Dopo l’intro, però, il televisore figurerà rivoltato verso il fondo della sala dove,
proprio al centro della scena, lo spettatore “privilegiato” dell’ipnosi televisiva diventa un uomo imbavagliato e incatenato alla sedia. Il prigioniero, impersonato intensamente nella sua forzata immobilità da Maurizio Sacchetti, è destinato a ricevere le visite di altri soggetti interpretati alternativamente da Greta Agresti (autrice anche del testo) e Carlo Disint, che a un certo punto faranno coppia sul palco: due figure di seviziatori che sanno anche tentare, vestendo di volta in volta i panni della hostess di una spregiudicata compagnia aerea, dell’uomo duro che richiama l’altro a comportamenti virili, dei due viscidi alfieri di schieramenti politici solo a parole contrapposti. E nel mezzo altri personaggi ancora, tutti pronti a vessare fisicamente e psicologicamente l’oggetto delle loro attenzioni, stordito inoltre dalle immagini cui è costretto comunque ad assistere. L’intento metaforico è palese. Ma è anche la sobria, inquietante essenzialità della messa in scena, caratterizzata poi dalle macchie di sangue che coprono il corpo della vittima dopo ogni incontro, dopo ogni visita, ad assicurargli la giusta incisività.

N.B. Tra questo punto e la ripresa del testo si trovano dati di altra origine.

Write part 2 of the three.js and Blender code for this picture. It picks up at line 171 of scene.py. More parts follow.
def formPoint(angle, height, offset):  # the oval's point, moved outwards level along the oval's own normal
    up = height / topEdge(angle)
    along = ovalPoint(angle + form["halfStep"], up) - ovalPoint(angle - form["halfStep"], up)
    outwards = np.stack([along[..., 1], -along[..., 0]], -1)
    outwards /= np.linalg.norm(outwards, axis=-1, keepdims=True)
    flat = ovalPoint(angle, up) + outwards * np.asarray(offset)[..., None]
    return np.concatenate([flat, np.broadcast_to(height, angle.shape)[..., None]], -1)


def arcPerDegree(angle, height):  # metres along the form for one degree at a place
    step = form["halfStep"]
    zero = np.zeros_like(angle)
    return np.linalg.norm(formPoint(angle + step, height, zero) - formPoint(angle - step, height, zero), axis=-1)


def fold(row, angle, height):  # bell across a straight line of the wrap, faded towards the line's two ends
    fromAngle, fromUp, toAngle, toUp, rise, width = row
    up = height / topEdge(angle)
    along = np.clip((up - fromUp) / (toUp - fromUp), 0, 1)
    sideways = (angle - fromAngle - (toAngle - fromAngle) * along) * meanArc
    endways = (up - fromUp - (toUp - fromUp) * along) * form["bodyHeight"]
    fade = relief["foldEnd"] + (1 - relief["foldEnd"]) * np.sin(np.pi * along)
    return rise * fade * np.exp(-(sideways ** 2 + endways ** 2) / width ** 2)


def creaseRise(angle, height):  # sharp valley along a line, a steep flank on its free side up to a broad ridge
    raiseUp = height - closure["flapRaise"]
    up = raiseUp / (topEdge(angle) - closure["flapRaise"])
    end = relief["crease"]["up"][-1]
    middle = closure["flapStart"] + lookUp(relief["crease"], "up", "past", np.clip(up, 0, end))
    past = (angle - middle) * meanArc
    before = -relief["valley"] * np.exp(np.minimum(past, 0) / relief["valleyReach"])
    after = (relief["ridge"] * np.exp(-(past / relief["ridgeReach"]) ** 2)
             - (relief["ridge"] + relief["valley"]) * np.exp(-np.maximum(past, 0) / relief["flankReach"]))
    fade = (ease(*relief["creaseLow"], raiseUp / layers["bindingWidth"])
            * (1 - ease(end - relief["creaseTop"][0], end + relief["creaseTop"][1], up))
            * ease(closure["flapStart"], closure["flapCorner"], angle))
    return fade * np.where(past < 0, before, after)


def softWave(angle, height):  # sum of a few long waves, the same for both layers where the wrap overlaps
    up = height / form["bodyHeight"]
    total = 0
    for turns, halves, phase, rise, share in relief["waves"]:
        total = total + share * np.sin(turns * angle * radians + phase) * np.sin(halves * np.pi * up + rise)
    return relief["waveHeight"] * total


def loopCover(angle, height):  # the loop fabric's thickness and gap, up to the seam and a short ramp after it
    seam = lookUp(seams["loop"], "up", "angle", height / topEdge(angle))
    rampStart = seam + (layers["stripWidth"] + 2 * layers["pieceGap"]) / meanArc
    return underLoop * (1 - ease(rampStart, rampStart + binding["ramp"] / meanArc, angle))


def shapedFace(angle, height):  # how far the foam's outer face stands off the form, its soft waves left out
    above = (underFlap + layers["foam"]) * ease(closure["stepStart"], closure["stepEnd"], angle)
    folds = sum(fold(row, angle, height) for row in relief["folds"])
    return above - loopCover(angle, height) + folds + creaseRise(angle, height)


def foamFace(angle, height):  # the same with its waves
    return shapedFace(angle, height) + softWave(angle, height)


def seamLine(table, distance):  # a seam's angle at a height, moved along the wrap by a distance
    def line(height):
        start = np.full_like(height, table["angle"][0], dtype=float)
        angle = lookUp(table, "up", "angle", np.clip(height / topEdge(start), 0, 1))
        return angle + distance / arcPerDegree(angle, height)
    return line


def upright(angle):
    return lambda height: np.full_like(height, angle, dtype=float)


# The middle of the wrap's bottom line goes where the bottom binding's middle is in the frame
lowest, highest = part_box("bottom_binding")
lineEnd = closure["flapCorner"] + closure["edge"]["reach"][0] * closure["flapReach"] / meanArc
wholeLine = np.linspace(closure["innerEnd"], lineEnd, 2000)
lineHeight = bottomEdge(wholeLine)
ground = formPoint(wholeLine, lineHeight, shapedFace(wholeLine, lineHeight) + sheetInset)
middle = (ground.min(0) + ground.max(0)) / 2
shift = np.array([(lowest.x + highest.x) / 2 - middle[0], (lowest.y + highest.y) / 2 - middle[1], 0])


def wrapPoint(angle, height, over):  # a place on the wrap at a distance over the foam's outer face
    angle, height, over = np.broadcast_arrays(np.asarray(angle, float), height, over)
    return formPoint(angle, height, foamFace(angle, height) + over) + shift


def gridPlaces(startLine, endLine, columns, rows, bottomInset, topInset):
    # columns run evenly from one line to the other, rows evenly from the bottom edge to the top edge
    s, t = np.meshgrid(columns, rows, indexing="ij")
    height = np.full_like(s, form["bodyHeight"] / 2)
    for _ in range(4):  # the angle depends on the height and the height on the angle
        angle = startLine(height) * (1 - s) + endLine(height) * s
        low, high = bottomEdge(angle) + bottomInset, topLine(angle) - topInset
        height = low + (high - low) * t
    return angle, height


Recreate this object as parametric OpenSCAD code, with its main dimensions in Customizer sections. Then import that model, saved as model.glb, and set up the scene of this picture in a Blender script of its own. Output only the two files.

In un gioco altrettanto sanguigno di rim
andi dell’immaginario, la situazione stessa con la sedia del prigioniero circondata dall’oscurità ci ha fatto pensare istintivamente alla copertina di un bel romanzo di Fabio Viola, Gli intervistatori, che a sua volta ci aveva evocato tutto un mondo di snuff movies, distopie, atmosfere lynchane. Piccoli scherzi dell’immaginazione, che però la dicono lunga sulla cupa carica seduttiva dello spettacolo conciso e angosciante cui abbiamo assistito.
STEFANO COCCIA
“Nina e Marta” di Stella Novari
Dopo aver impersonato una delle due sorelle che pianificano di uccidere la loro padrona ne “Le serve” di Jean Genet, Annalisa Lori raccoglie in una coda i capelli biondo cenere e torna a indossare i panni della domestica, diretta dalla stessa regista Greta Agresti. Sulla scena insieme a lei c'è Stella Novari, che già annoverava nel curriculum un altro ruolo di carnefice e qui, oltre ad essere autrice del testo, è la padrona.

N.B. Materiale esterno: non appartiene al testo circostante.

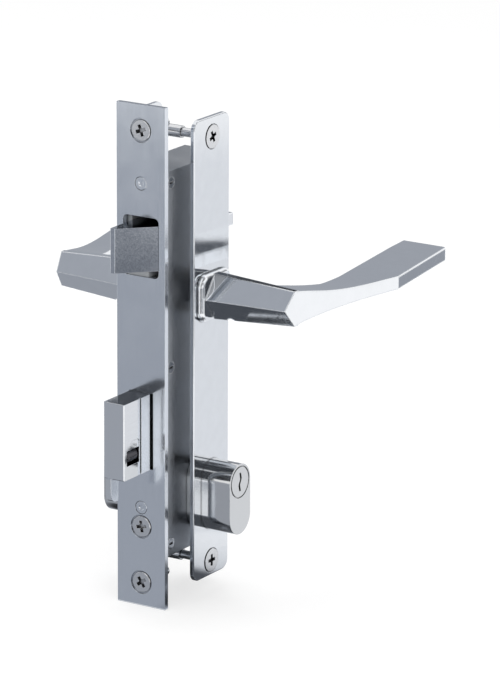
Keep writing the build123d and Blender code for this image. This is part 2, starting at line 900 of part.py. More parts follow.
with BuildPart() as outer_plug_clip:
    rod_x(backset, plug_z, clip_diameter / 2, clip_start, clip_start + clip_thickness)
    rod_x(
        backset,
        plug_z,
        plug_radius - clip_groove_depth,
        clip_start,
        clip_start + clip_thickness,
        Mode.SUBTRACT,
    )
    box_between(
        (clip_start, backset - clip_mouth / 2, plug_z - clip_diameter),
        (clip_start + clip_thickness, backset + clip_mouth / 2, plug_z),
        Mode.SUBTRACT,
    )
save(outer_plug_clip, "outer_plug_clip")

with BuildPart() as outer_key_pins:
    for x in pin_places:
        rod_z(x, backset, pin_diameter / 2, plug_z - plug_radius + key_pin_inset, key_pin_top)
save(outer_key_pins, "outer_key_pins")

with BuildPart() as driver_pins:
    driver_top = plug_z - plug_radius - plug_clearance - driver_inset
    for x in pin_places:
        for side in (-1, 1):
            rod_z(side * x, backset, pin_diameter / 2, driver_top - driver_pin_length, driver_top)
save(driver_pins, "driver_pins")

with BuildPart() as inner_plug:
    mirror(outer_plug.part, about=Plane.YZ)
save(inner_plug, "inner_plug")

with BuildPart() as inner_plug_clip:
    mirror(outer_plug_clip.part, about=Plane.YZ)
save(inner_plug_clip, "inner_plug_clip")

with BuildPart() as inner_key_pins:
    mirror(outer_key_pins.part, about=Plane.YZ)
save(inner_key_pins, "inner_key_pins")

nose_distance = cam_reach - cam_nose_radius
cam_angle = 90 + cam_half_turn

with BuildPart() as cylinder_cam:
    with BuildSketch(side_plane(-cam_width / 2, backset, plug_z)):
        Circle(cam_hub_diameter / 2)
        with PolarLocations(nose_distance / 2, 1, start_angle=cam_angle):
            Rectangle(nose_distance, cam_stalk_width)
        with PolarLocations(nose_distance, 1, start_angle=cam_angle):
            Circle(cam_nose_radius)
        Circle(clutch_diameter / 2, mode=Mode.SUBTRACT)
    extrude(amount=cam_width)
save(cylinder_cam, "cylinder_cam")

with BuildPart() as cam_clutch:
    rod_x(backset, plug_z, clutch_diameter / 2, -clutch_length / 2, clutch_length / 2)
save(cam_clutch, "cam_clutch")

# Back plates
head_face_x = plate_face + plate_head_proud
head_seat_x = head_face_x - plate_head_height
plate_screw_places = (plate_screw_top_z, plate_screw_bottom_z)


def back_plate(seat_radius):
    """Outer back plate with its edges eased and its holes cut; seat_radius is under the screw heads."""
    centre_y = (plate_front_y + plate_back_y) / 2
    centre_z = (plate_top + plate_bottom) / 2
    with BuildPart() as plate:
        with BuildSketch(side_plane(door_face, centre_y, centre_z)):
            RectangleRounded(plate_back_y - plate_front_y, plate_top - plate_bottom, plate_corner)
        extrude(amount=plate_thickness)
        front_face = plate.faces().sort_by(Axis.X)[-1]
        fillet(front_face.edges(), plate_edge)
        rod_x(backset, 0, bearing_outer / 2, door_face, plate_face, Mode.SUBTRACT)
        oval_between(door_face, plate_face, Mode.SUBTRACT)
        for z in plate_screw_places:
            cone_x(
                backset, z, plate_head_diameter / 2, seat_radius, head_face_x, head_seat_x, Mode.SUBTRACT
            )
            ring_radius = plate_head_diameter / 2 + head_gap
            rod_x(backset, z, ring_radius, plate_face - head_gap_depth, plate_face, Mode.SUBTRACT)
    return plate


outer_plate = back_plate(plate_screw_diameter / 2)
save(outer_plate, "outer_plate")

sleeved_plate = back_plate(sleeve_diameter / 2)
with BuildPart() as inner_plate:
    mirror(sleeved_plate.part, about=Plane.YZ)
save(inner_plate, "inner_plate")

with BuildPart() as plate_screws:
    for z, turn in zip(plate_screw_places, plate_screw_turns):
        cone_x(
            backset, z, plate_head_diameter / 2, plate_screw_diameter / 2, head_face_x, head_seat_x
        )
        rod_x(backset, z, plate_screw_diameter / 2, head_face_x - plate_screw_length, head_seat_x)
        cross_recess_x(backset, z, head_face_x, turn)
save(plate_screws, "plate_screws")

with BuildPart() as plate_sleeves:
    for z, turn in zip(plate_screw_places, sleeve_turns):
        cone_x(
            backset, z, plate_head_diameter / 2, sleeve_diameter / 2, -head_face_x, -head_seat_x
        )
        rod_x(backset, z, sleeve_diameter / 2, -head_seat_x, -head_face_x + sleeve_length)
        rod_x(
            backset,
            z,
            plate_screw_diameter / 2,
            head_face_x - plate_screw_length,
            -head_face_x + sleeve_length,
            Mode.SUBTRACT,
        )
        cross_recess_x(backset, z, -head_face_x, turn)
save(plate_sleeves, "plate_sleeves")

# Lever bearings and circlips
bearing_x = door_face - bearing_behind_plate
circlip_x = bearing_x - circlip_gap - circlip_thickness
circlip_inner_radius = shank_diameter / 2 - circlip_groove_depth

with BuildPart() as outer_bearing:
    rod_x(backset, 0, bearing_outer / 2, bearing_x, plate_face)
    rod_x(backset, 0, shank_diameter / 2 + bearing_clearance, bearing_x, plate_face, Mode.SUBTRACT)
save(outer_bearing, "outer_bearing")

with BuildPart() as inner_bearing:
    mirror(outer_bearing.part, about=Plane.YZ)
save(inner_bearing, "inner_bearing")

with BuildPart() as outer_circlip:
    rod_x(backset, 0, circlip_diameter / 2, circlip_x, circlip_x + circlip_thickness)
    rod_x(backset, 0, circlip_inner_radius, circlip_x, circlip_x + circlip_thickness, Mode.SUBTRACT)
    box_between(
        (circlip_x, backset - circlip_mouth / 2, -circlip_diameter),
        (circlip_x + circlip_thickness, backset + circlip_mouth / 2, 0),
        Mode.SUBTRACT,
    )
save(outer_circlip, "outer_circlip")

with BuildPart() as inner_circlip:
    mirror(outer_circlip.part, about=Plane.YZ)
save(inner_circlip, "inner_circlip")

# Lever handles: flat faceted blade, six-sided neck, square collar and round shank
neck_start_x = lever_start + collar_depth
blade_front = Plane(
    origin=(neck_end_x, backset, 0),
    z_dir=(blade_crest_y, neck_end_x - blade_crest_x, 0),
)


def neck_section(x, half_width, half_height, flat_low, flat_high):
    """Six-sided neck section: points at mid height, flats above and below."""
    with BuildSketch(side_plane(x, backset, 0)) as section:
        with BuildLine():
            Polyline(
                (-half_width, 0),
                (flat_low, half_height),
                (flat_high, half_height),
                (half_width, 0),
                (flat_high, -half_height),
                (flat_low, -half_height),
                close=True,
            )
        make_face()
    return section.sketch


with BuildPart() as outer_lever:
    with BuildSketch(Plane.XY.offset(-neck_start_half_height)):
        with BuildLine():
            Polyline(
                (neck_end_x, backset),
                (blade_crest_x, backset + blade_crest_y),
                (blade_tip_outer_x, backset + blade_tip_y),
                (blade_tip_inner_x, backset + blade_tip_y),
                (blade_inner_end_x, backset + blade_inner_end_y),
                (blade_waist_x, backset + blade_waist_y),
                (blade_throat_x, backset + blade_throat_y),
                (blade_root_x, backset + blade_root_y),
                (blade_root_x, backset),
                close=True,
            )
        make_face()
    extrude(amount=2 * neck_start_half_height)
    with BuildSketch(side_plane(0, backset, 0)):
        with BuildLine():
            Spline(
                (0, neck_end_half_height),
                (blade_bend_y, blade_bend_upper_z),
                (blade_waist_y, blade_upper_z),
                tangents=((1, -blade_upper_start_slope), (1, 0)),
            )
            Polyline(
                (blade_waist_y, blade_upper_z),
                (blade_tip_y + overlap, blade_upper_z),
                (blade_tip_y + overlap, blade_lower_tip_z),
                (blade_crest_y, blade_lower_crest_z),
            )
            Spline(
                (blade_crest_y, blade_lower_crest_z),
                (blade_bend_y, blade_bend_lower_z),
                (0, -neck_end_half_height),
                tangents=((-1, 0), (-1, -blade_lower_end_slope)),
            )
            Line((0, -neck_end_half_height), (0, neck_end_half_height))
        make_face()
    extrude(amount=blade_crest_x + overlap, mode=Mode.INTERSECT)
    tip_corner = outer_lever.edges().filter_by(Axis.Z).sort_by(Axis.X).filter_by_position(
        Axis.Y, backset + blade_tip_y - blade_edge, backset + blade_tip_y + blade_edge
    )[-1]
    fillet(tip_corner, blade_tip_round)
    fillet(outer_lever.edges().filter_by(lambda edge: edge.center().Y > backset + blade_edge), blade_edge)
    neck_start = neck_section(
        neck_start_x - overlap,
        neck_start_half_width,
        neck_start_half_height,
        -neck_start_flat / 2,
        neck_start_flat / 2,
    )
    neck_end = neck_section(
        neck_end_x, neck_end_half_width, neck_end_half_height, neck_end_flat_front, neck_end_flat_back
    )
    loft([neck_start, neck_end], ruled=True)
    split(bisect_by=blade_front, keep=Keep.BOTTOM)
    with BuildPart(mode=Mode.PRIVATE) as collar:
        with BuildSketch(side_plane(lever_start, backset, 0)):
            RectangleRounded(collar_width, collar_height, collar_corner)
        extrude(amount=collar_depth)
        fillet(collar.faces().sort_by(Axis.X)[-1].edges(), collar_round)
    add(collar.part)
    rod_x(backset, 0, shank_diameter / 2, shank_end_x, lever_start)
    rod_x(backset, 0, shank_diameter / 2, circlip_x, circlip_x + circlip_thickness, Mode.SUBTRACT)
    rod_x(backset, 0, circlip_inner_radius, circlip_x, circlip_x + circlip_thickness)
    box_between(
        (shank_end_x, backset - spindle_size / 2, -spindle_size / 2),
        (spindle_reach, backset + spindle_size / 2, spindle_size / 2),
        Mode.SUBTRACT,
    )
    rod_z(grub_x, backset, grub_diameter / 2, -neck_start_half_height, -spindle_size / 2, Mode.SUBTRACT)
save(outer_lever, "outer_lever")

with BuildPart() as inner_lever:
    mirror(outer_lever.part, about=Plane.YZ)
save(inner_lever, "inner_lever")

with BuildPart() as outer_grub_screw:
    rod_z(grub_x, backset, grub_diameter / 2, -neck_end_half_height - grub_inset, -spindle_size / 2)
    with BuildSketch(Plane.XY.offset(-neck_end_half_height - grub_inset)):
        with Locations((grub_x, backset)):
            RegularPolygon(grub_socket_radius, 6)
    extrude(amount=grub_diameter / 2, mode=Mode.SUBTRACT)
save(outer_grub_screw, "outer_grub_screw")

with BuildPart() as inner_grub_screw:
    mirror(outer_grub_screw.part, about=Plane.YZ)
save(inner_grub_screw, "inner_grub_screw")
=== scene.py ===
# %% [markdown]
# # A narrow door lock with two lever handles
# The object is a mortice lock: a long steel forend that is let into the edge of a door, a latch and a hooked
# dead bolt that come out through it, two chromed back plates with lever handles, and a key cylinder through
# both plates. Nearly every surface is metal, so this lesson is mostly about metal: what it reflects, how a
# polished plate differs from a rolled strip, and how small machining marks make a surface look real. The
# pieces arrive as finished solids at their true size. Here they get a camera, a studio and their finishes.

# %% Load the lock
import json
import math

import bpy
from mathutils import Matrix, Vector


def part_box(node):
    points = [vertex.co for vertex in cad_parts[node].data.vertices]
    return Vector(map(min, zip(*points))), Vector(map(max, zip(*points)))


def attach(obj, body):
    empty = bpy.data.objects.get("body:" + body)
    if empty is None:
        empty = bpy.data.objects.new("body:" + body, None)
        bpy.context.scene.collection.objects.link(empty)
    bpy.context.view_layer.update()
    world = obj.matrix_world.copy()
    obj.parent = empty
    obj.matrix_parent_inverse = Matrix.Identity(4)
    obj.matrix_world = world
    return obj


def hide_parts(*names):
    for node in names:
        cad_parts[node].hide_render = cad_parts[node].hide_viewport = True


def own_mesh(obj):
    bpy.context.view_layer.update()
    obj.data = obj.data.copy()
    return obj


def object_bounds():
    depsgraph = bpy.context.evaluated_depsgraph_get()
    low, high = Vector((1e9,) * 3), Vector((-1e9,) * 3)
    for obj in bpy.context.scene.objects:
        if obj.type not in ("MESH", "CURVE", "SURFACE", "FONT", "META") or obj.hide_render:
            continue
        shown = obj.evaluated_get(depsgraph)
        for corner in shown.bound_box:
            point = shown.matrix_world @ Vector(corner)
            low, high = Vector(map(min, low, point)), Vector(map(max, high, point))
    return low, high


mm_per_m = 1000

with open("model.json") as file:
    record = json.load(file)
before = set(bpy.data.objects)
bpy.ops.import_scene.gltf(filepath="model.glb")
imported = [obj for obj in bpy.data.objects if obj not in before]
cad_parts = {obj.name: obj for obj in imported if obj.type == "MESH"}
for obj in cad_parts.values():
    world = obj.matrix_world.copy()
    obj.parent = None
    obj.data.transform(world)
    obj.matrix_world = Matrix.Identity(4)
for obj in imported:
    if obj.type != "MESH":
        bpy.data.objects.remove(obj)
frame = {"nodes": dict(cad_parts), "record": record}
nodes = frame["nodes"]
solid_low, solid_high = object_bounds()
print("size in mm:", [round(mm_per_m * side, 1) for side in solid_high - solid_low])

# %% [markdown]
# ## The camera
# A product picture like this one is taken with a long lens from well over a metre away, so that the upright
# edges stay almost parallel. Two angles say where the camera stands: how far it has gone round the lock, and
# how steeply it looks down. The lens doesn't point at the lock's middle in the picture, so the camera is
# turned by about one more degree on its own upright axis. The other way would be to shift the lens sideways.
# Turning was chosen because the lock then stays centred when the camera is moved to another side.

# %% Place the camera
round_angle = math.radians(33.473)
down_angle = math.radians(16.142)
turn_right = math.radians(1.1003)
camera_place = Vector((1.08883, -1.63013, 0.54632))
lens_mm = 237.59
sensor_mm = 36.0
nearest_seen_m = 0.05
farthest_seen_m = 50.0

camera_data = bpy.data.cameras.new("camera")
camera_data.sensor_width = sensor_mm
camera_data.lens = lens_mm
camera_data.clip_start = nearest_seen_m
camera_data.clip_end = farthest_seen_m
camera = bpy.data.objects.new("camera", camera_data)
bpy.context.scene.collection.objects.link(camera)
round_turn = Matrix.Rotation(round_angle, 4, "Z")
tip_down = Matrix.Rotation(math.pi / 2 - down_angle, 4, "X")
own_turn = Matrix.Rotation(-turn_right, 4, "Y")
camera.matrix_world = Matrix.Translation(camera_place) @ round_turn @ tip_down @ own_turn
bpy.context.scene.camera = camera
print("camera distance in m:", round(camera_place.length, 3), "lens in mm:", lens_mm)

# %% [markdown]
# ## Building shaders from small steps
# Every finish below is a handful of shader nodes. Wiring them in the node editor is the usual way. In a
# script the same wiring gets long, so one helper makes a node, sets its options and either types a number
# into an input or joins another node's output to it. Reading a finish is then reading a list of what feeds
# what.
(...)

L'iniziale netta contrapposizione delle due donne -la prima vestita di bianco, la seconda di nero- pone l'accento sulla diversa estrazione sociale e sulla distanza anche fisica, apparentemente incolmabile. Tuttavia, nello scontro dialettico tra la signora rabbiosamente depressa e volontariamente reclusa in casa e la domestica sempre puntuale e volenterosa nello svolgimento dei propri compiti, si intravede da subito un elemento capace di rimescolare le parti: la volontà. A cosa serve possedere una casa se non si ha il dominio della propria volontà? Sulla scia della concezione hegeliana, dapprima la padrona domina la serva come strumento per operare sulle cose, ma poi la serva nel lavoro acquista consapevolezza di sé, arrivando a conquistare un orizzonte superiore di oggettività e libertà. Nello spazio quotidiano necessariamente comune, gli oggetti partecipano a questo ribaltamento e al conseguente avvicinamento delle due donne: bere il latte insieme segna la rinascita del rapporto, salire in piedi sul divano modifica il punto di vista, scambiarsi i vestiti suggella la
complicità.
A questo punto entra in campo l'ambiguità, il gioco erotico, e il rimescolamento prosegue su un piano diverso, diventa ribaltamento fra essere e apparire, fra realtà e immaginario. Con intensa espressività e incalzante alternanza di emozioni, Stella Novari e Annalisa Lori recitano ciascuna il ruolo di un personaggio che a sua volta recita una parte. Tutto viene rimesso in discussione, fino addirittura a scoprire la vena poetica di Marta. Possibile che stia giocando a fare la virtuosa, magari solo per assomigliare alla “Pamela” letteraria di Samuel Richardson?